_Work to be completed:_ Stop after the line containing "SOCKET_SCREW_HEX_DEPTH = 0.0014": print each line exactly from the first line of the listing up to that point.

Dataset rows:
-- start --

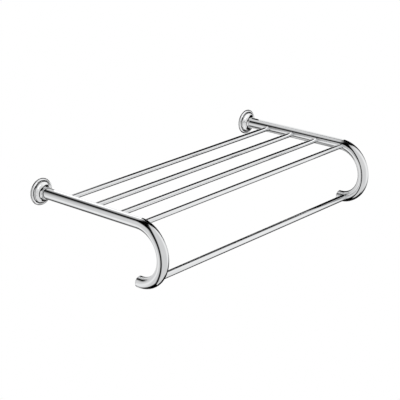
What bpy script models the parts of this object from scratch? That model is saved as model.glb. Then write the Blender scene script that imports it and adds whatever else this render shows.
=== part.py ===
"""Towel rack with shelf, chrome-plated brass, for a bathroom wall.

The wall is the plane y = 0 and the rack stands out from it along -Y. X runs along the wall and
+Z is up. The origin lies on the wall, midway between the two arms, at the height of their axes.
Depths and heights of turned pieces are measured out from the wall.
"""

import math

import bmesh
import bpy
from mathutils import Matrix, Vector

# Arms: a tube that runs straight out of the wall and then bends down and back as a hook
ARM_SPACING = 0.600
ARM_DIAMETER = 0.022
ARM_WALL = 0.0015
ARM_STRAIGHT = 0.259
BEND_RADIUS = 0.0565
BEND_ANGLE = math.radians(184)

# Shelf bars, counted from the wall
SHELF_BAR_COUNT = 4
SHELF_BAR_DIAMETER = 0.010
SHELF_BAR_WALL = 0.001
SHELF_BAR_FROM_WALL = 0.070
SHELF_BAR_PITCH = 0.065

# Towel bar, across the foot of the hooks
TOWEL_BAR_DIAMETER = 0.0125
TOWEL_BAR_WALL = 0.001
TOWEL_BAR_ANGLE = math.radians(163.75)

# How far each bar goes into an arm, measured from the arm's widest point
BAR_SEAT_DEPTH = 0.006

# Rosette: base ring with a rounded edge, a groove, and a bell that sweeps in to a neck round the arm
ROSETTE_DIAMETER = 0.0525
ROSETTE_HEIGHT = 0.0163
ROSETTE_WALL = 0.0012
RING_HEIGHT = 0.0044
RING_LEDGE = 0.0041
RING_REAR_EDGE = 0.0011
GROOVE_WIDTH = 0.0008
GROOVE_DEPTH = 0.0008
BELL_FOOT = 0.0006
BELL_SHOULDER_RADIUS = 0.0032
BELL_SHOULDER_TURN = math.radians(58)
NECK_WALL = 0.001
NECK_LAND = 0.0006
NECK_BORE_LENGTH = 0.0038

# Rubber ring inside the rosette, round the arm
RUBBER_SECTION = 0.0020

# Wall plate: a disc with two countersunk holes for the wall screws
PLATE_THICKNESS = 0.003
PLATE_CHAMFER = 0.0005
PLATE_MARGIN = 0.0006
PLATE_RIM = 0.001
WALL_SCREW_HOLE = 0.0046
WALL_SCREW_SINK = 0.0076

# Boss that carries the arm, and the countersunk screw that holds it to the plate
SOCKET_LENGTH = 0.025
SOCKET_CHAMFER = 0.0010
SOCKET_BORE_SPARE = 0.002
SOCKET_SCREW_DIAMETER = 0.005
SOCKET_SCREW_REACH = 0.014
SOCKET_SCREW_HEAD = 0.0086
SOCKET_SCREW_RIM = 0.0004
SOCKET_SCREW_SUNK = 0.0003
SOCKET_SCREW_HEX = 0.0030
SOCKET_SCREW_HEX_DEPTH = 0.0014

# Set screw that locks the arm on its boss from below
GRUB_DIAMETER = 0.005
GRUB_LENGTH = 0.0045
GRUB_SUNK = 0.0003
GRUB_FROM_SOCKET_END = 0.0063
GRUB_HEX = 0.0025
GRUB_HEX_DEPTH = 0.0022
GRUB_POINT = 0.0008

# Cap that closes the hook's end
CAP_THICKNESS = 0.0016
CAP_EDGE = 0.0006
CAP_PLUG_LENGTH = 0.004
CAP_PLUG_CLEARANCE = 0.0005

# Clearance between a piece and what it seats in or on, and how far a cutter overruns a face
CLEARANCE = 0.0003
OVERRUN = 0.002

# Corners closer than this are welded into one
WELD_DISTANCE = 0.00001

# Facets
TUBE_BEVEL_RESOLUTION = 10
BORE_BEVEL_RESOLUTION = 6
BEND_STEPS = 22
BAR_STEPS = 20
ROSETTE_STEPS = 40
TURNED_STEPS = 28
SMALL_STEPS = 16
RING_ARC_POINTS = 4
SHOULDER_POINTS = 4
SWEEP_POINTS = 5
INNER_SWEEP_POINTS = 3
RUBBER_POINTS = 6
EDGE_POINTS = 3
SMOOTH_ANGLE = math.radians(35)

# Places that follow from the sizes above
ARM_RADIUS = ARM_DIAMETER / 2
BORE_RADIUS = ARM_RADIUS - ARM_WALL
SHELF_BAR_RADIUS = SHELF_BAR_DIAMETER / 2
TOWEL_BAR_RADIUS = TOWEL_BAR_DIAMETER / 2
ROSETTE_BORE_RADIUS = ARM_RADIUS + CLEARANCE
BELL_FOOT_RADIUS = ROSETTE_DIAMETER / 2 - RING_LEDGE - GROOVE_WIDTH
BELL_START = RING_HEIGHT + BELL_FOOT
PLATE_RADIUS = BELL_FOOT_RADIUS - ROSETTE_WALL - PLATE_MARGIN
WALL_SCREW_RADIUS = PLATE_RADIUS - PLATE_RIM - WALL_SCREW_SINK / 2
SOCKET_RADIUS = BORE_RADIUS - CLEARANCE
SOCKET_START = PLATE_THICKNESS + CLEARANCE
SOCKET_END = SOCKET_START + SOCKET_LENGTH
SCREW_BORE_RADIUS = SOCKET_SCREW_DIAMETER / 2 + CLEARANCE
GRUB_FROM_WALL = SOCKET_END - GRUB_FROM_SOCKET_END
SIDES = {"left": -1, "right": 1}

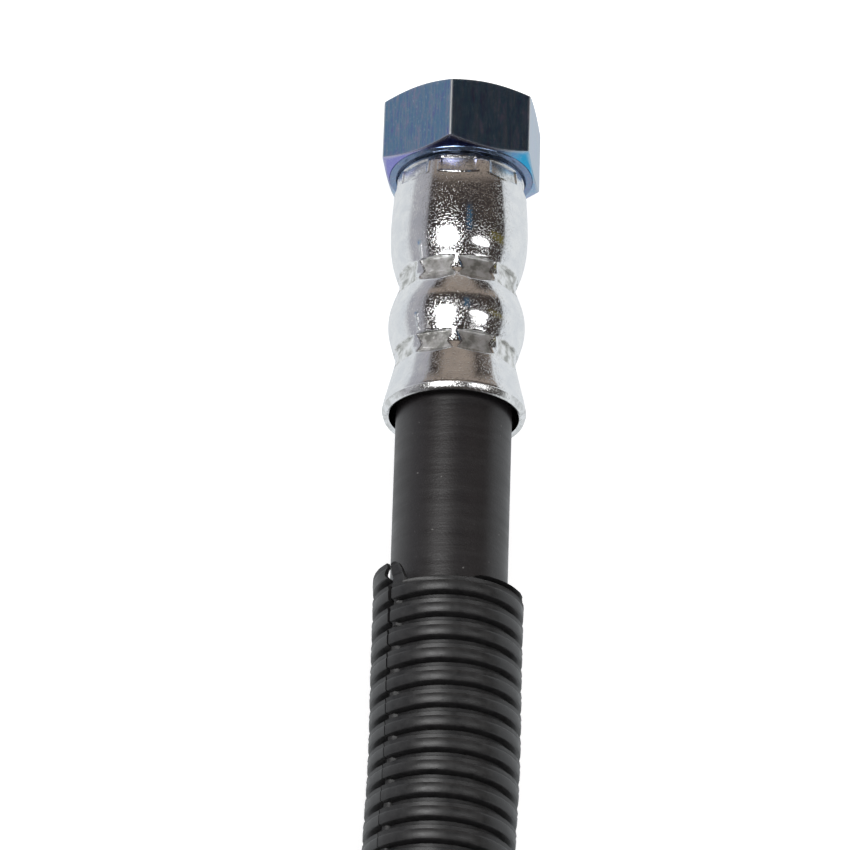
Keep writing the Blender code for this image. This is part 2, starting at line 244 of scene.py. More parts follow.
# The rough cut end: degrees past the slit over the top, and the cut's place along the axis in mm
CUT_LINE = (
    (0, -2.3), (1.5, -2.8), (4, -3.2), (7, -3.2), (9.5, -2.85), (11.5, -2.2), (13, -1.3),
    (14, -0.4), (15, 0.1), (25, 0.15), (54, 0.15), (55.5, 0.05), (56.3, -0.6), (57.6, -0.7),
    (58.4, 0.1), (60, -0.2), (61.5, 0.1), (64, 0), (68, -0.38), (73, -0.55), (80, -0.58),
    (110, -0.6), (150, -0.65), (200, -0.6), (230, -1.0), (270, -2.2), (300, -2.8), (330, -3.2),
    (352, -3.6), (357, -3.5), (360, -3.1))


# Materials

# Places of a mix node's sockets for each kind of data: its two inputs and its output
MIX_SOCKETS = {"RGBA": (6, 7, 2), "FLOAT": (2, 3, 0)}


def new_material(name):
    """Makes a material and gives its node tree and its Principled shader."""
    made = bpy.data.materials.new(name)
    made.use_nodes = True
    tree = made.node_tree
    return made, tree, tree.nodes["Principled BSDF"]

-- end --

_Reply:_
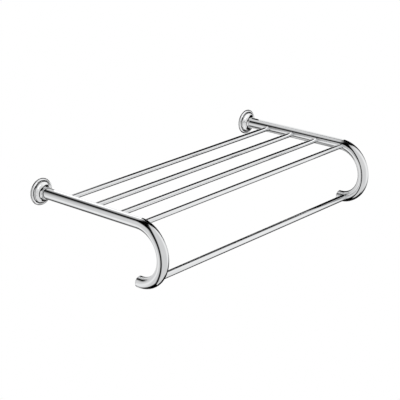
What bpy script models the parts of this object from scratch? That model is saved as model.glb. Then write the Blender scene script that imports it and adds whatever else this render shows.
=== part.py ===
"""Towel rack with shelf, chrome-plated brass, for a bathroom wall.

The wall is the plane y = 0 and the rack stands out from it along -Y. X runs along the wall and
+Z is up. The origin lies on the wall, midway between the two arms, at the height of their axes.
Depths and heights of turned pieces are measured out from the wall.
"""

import math

import bmesh
import bpy
from mathutils import Matrix, Vector

# Arms: a tube that runs straight out of the wall and then bends down and back as a hook
ARM_SPACING = 0.600
ARM_DIAMETER = 0.022
ARM_WALL = 0.0015
ARM_STRAIGHT = 0.259
BEND_RADIUS = 0.0565
BEND_ANGLE = math.radians(184)

# Shelf bars, counted from the wall
SHELF_BAR_COUNT = 4
SHELF_BAR_DIAMETER = 0.010
SHELF_BAR_WALL = 0.001
SHELF_BAR_FROM_WALL = 0.070
SHELF_BAR_PITCH = 0.065

# Towel bar, across the foot of the hooks
TOWEL_BAR_DIAMETER = 0.0125
TOWEL_BAR_WALL = 0.001
TOWEL_BAR_ANGLE = math.radians(163.75)

# How far each bar goes into an arm, measured from the arm's widest point
BAR_SEAT_DEPTH = 0.006

# Rosette: base ring with a rounded edge, a groove, and a bell that sweeps in to a neck round the arm
ROSETTE_DIAMETER = 0.0525
ROSETTE_HEIGHT = 0.0163
ROSETTE_WALL = 0.0012
RING_HEIGHT = 0.0044
RING_LEDGE = 0.0041
RING_REAR_EDGE = 0.0011
GROOVE_WIDTH = 0.0008
GROOVE_DEPTH = 0.0008
BELL_FOOT = 0.0006
BELL_SHOULDER_RADIUS = 0.0032
BELL_SHOULDER_TURN = math.radians(58)
NECK_WALL = 0.001
NECK_LAND = 0.0006
NECK_BORE_LENGTH = 0.0038

# Rubber ring inside the rosette, round the arm
RUBBER_SECTION = 0.0020

# Wall plate: a disc with two countersunk holes for the wall screws
PLATE_THICKNESS = 0.003
PLATE_CHAMFER = 0.0005
PLATE_MARGIN = 0.0006
PLATE_RIM = 0.001
WALL_SCREW_HOLE = 0.0046
WALL_SCREW_SINK = 0.0076

# Boss that carries the arm, and the countersunk screw that holds it to the plate
SOCKET_LENGTH = 0.025
SOCKET_CHAMFER = 0.0010
SOCKET_BORE_SPARE = 0.002
SOCKET_SCREW_DIAMETER = 0.005
SOCKET_SCREW_REACH = 0.014
SOCKET_SCREW_HEAD = 0.0086
SOCKET_SCREW_RIM = 0.0004
SOCKET_SCREW_SUNK = 0.0003
SOCKET_SCREW_HEX = 0.0030
SOCKET_SCREW_HEX_DEPTH = 0.0014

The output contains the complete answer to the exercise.